> **Directions for this task**
Present the following data again exactly as it is shown.

____

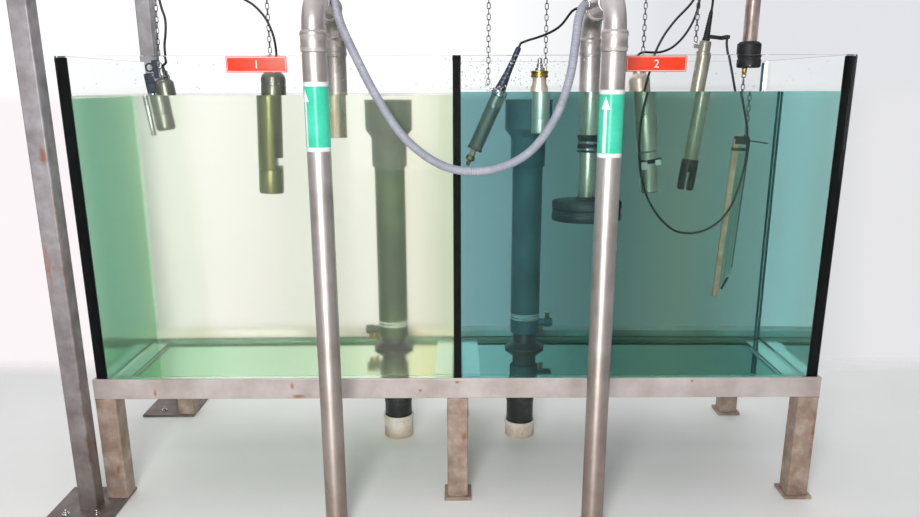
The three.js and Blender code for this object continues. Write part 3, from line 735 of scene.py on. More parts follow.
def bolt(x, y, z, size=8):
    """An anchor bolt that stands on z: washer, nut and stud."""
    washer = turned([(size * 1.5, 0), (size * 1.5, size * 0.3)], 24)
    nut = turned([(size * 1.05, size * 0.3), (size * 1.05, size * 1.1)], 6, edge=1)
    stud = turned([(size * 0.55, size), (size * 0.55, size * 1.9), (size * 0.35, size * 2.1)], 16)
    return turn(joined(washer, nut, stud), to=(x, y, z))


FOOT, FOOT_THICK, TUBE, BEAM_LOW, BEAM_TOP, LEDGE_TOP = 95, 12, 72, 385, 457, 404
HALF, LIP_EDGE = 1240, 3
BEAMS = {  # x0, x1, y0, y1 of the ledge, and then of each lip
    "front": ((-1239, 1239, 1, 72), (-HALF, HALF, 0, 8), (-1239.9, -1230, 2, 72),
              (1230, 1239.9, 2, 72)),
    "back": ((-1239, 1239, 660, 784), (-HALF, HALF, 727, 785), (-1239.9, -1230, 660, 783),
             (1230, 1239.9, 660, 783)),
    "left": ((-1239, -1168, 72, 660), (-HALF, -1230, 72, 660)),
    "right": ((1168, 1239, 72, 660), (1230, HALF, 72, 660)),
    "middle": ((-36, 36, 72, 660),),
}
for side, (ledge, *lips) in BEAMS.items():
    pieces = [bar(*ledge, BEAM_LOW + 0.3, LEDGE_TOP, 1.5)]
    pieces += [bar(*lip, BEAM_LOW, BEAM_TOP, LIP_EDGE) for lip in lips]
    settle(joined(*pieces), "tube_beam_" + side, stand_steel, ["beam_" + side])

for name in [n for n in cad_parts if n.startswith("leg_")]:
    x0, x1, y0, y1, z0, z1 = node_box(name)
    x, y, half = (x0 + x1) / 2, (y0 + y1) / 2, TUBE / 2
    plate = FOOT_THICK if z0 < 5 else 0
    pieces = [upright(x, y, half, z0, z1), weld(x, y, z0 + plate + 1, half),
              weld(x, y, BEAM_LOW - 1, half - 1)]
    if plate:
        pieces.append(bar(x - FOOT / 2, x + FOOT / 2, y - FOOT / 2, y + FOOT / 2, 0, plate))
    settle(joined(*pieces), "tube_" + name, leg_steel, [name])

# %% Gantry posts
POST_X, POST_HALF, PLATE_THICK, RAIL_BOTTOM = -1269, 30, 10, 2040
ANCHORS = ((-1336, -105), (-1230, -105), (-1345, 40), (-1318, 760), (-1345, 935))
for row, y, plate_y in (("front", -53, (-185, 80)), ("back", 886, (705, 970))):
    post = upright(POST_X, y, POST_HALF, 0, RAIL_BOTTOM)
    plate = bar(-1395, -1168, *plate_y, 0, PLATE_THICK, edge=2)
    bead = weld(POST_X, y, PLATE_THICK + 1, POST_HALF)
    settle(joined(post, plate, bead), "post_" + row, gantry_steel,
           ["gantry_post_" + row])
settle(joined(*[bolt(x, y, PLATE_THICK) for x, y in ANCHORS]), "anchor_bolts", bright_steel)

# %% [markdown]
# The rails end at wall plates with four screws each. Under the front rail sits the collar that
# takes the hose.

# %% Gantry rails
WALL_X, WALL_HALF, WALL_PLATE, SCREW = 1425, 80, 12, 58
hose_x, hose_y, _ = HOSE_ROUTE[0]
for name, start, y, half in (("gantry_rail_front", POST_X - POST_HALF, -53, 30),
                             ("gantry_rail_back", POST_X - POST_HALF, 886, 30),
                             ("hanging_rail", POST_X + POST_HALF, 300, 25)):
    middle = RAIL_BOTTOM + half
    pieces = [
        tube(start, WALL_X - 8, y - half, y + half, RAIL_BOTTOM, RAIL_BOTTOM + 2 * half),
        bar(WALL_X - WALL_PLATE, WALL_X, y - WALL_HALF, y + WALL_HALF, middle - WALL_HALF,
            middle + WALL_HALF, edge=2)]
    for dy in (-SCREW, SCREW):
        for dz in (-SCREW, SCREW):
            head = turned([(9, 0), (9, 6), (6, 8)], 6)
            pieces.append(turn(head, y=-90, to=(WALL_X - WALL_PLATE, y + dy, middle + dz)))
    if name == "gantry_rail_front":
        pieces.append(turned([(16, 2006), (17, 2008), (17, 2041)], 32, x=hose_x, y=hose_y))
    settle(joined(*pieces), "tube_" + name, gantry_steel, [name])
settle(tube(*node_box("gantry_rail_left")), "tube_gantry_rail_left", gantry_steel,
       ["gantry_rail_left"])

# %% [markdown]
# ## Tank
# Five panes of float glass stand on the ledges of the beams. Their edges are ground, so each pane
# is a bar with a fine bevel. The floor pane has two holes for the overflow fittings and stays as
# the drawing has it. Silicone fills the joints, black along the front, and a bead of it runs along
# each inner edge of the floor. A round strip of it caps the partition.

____

> **Final result**
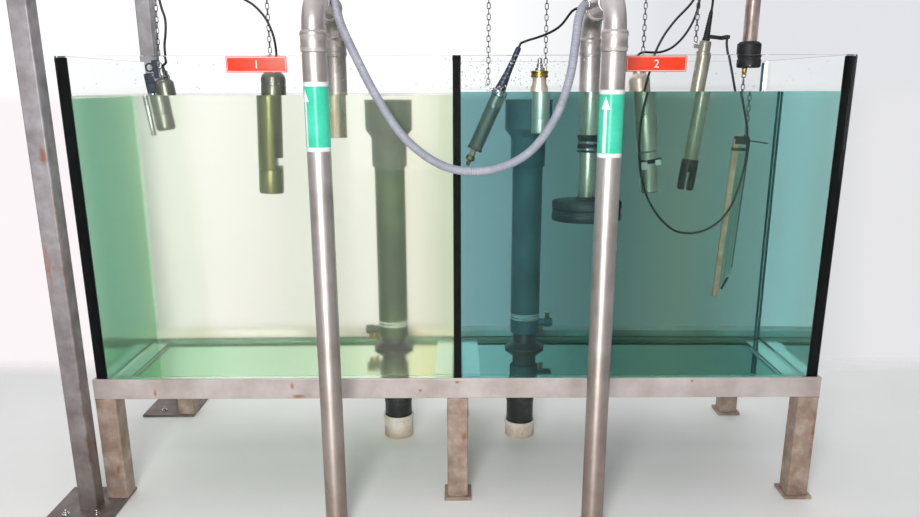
The three.js and Blender code for this object continues. Write part 3, from line 735 of scene.py on. More parts follow.
def bolt(x, y, z, size=8):
    """An anchor bolt that stands on z: washer, nut and stud."""
    washer = turned([(size * 1.5, 0), (size * 1.5, size * 0.3)], 24)
    nut = turned([(size * 1.05, size * 0.3), (size * 1.05, size * 1.1)], 6, edge=1)
    stud = turned([(size * 0.55, size), (size * 0.55, size * 1.9), (size * 0.35, size * 2.1)], 16)
    return turn(joined(washer, nut, stud), to=(x, y, z))


FOOT, FOOT_THICK, TUBE, BEAM_LOW, BEAM_TOP, LEDGE_TOP = 95, 12, 72, 385, 457, 404
HALF, LIP_EDGE = 1240, 3
BEAMS = {  # x0, x1, y0, y1 of the ledge, and then of each lip
    "front": ((-1239, 1239, 1, 72), (-HALF, HALF, 0, 8), (-1239.9, -1230, 2, 72),
              (1230, 1239.9, 2, 72)),
    "back": ((-1239, 1239, 660, 784), (-HALF, HALF, 727, 785), (-1239.9, -1230, 660, 783),
             (1230, 1239.9, 660, 783)),
    "left": ((-1239, -1168, 72, 660), (-HALF, -1230, 72, 660)),
    "right": ((1168, 1239, 72, 660), (1230, HALF, 72, 660)),
    "middle": ((-36, 36, 72, 660),),
}
for side, (ledge, *lips) in BEAMS.items():
    pieces = [bar(*ledge, BEAM_LOW + 0.3, LEDGE_TOP, 1.5)]
    pieces += [bar(*lip, BEAM_LOW, BEAM_TOP, LIP_EDGE) for lip in lips]
    settle(joined(*pieces), "tube_beam_" + side, stand_steel, ["beam_" + side])

for name in [n for n in cad_parts if n.startswith("leg_")]:
    x0, x1, y0, y1, z0, z1 = node_box(name)
    x, y, half = (x0 + x1) / 2, (y0 + y1) / 2, TUBE / 2
    plate = FOOT_THICK if z0 < 5 else 0
    pieces = [upright(x, y, half, z0, z1), weld(x, y, z0 + plate + 1, half),
              weld(x, y, BEAM_LOW - 1, half - 1)]
    if plate:
        pieces.append(bar(x - FOOT / 2, x + FOOT / 2, y - FOOT / 2, y + FOOT / 2, 0, plate))
    settle(joined(*pieces), "tube_" + name, leg_steel, [name])

# %% Gantry posts
POST_X, POST_HALF, PLATE_THICK, RAIL_BOTTOM = -1269, 30, 10, 2040
ANCHORS = ((-1336, -105), (-1230, -105), (-1345, 40), (-1318, 760), (-1345, 935))
for row, y, plate_y in (("front", -53, (-185, 80)), ("back", 886, (705, 970))):
    post = upright(POST_X, y, POST_HALF, 0, RAIL_BOTTOM)
    plate = bar(-1395, -1168, *plate_y, 0, PLATE_THICK, edge=2)
    bead = weld(POST_X, y, PLATE_THICK + 1, POST_HALF)
    settle(joined(post, plate, bead), "post_" + row, gantry_steel,
           ["gantry_post_" + row])
settle(joined(*[bolt(x, y, PLATE_THICK) for x, y in ANCHORS]), "anchor_bolts", bright_steel)

# %% [markdown]
# The rails end at wall plates with four screws each. Under the front rail sits the collar that
# takes the hose.

# %% Gantry rails
WALL_X, WALL_HALF, WALL_PLATE, SCREW = 1425, 80, 12, 58
hose_x, hose_y, _ = HOSE_ROUTE[0]
for name, start, y, half in (("gantry_rail_front", POST_X - POST_HALF, -53, 30),
                             ("gantry_rail_back", POST_X - POST_HALF, 886, 30),
                             ("hanging_rail", POST_X + POST_HALF, 300, 25)):
    middle = RAIL_BOTTOM + half
    pieces = [
        tube(start, WALL_X - 8, y - half, y + half, RAIL_BOTTOM, RAIL_BOTTOM + 2 * half),
        bar(WALL_X - WALL_PLATE, WALL_X, y - WALL_HALF, y + WALL_HALF, middle - WALL_HALF,
            middle + WALL_HALF, edge=2)]
    for dy in (-SCREW, SCREW):
        for dz in (-SCREW, SCREW):
            head = turned([(9, 0), (9, 6), (6, 8)], 6)
            pieces.append(turn(head, y=-90, to=(WALL_X - WALL_PLATE, y + dy, middle + dz)))
    if name == "gantry_rail_front":
        pieces.append(turned([(16, 2006), (17, 2008), (17, 2041)], 32, x=hose_x, y=hose_y))
    settle(joined(*pieces), "tube_" + name, gantry_steel, [name])
settle(tube(*node_box("gantry_rail_left")), "tube_gantry_rail_left", gantry_steel,
       ["gantry_rail_left"])

# %% [markdown]
# ## Tank
# Five panes of float glass stand on the ledges of the beams. Their edges are ground, so each pane
# is a bar with a fine bevel. The floor pane has two holes for the overflow fittings and stays as
# the drawing has it. Silicone fills the joints, black along the front, and a bead of it runs along
# each inner edge of the floor. A round strip of it caps the partition.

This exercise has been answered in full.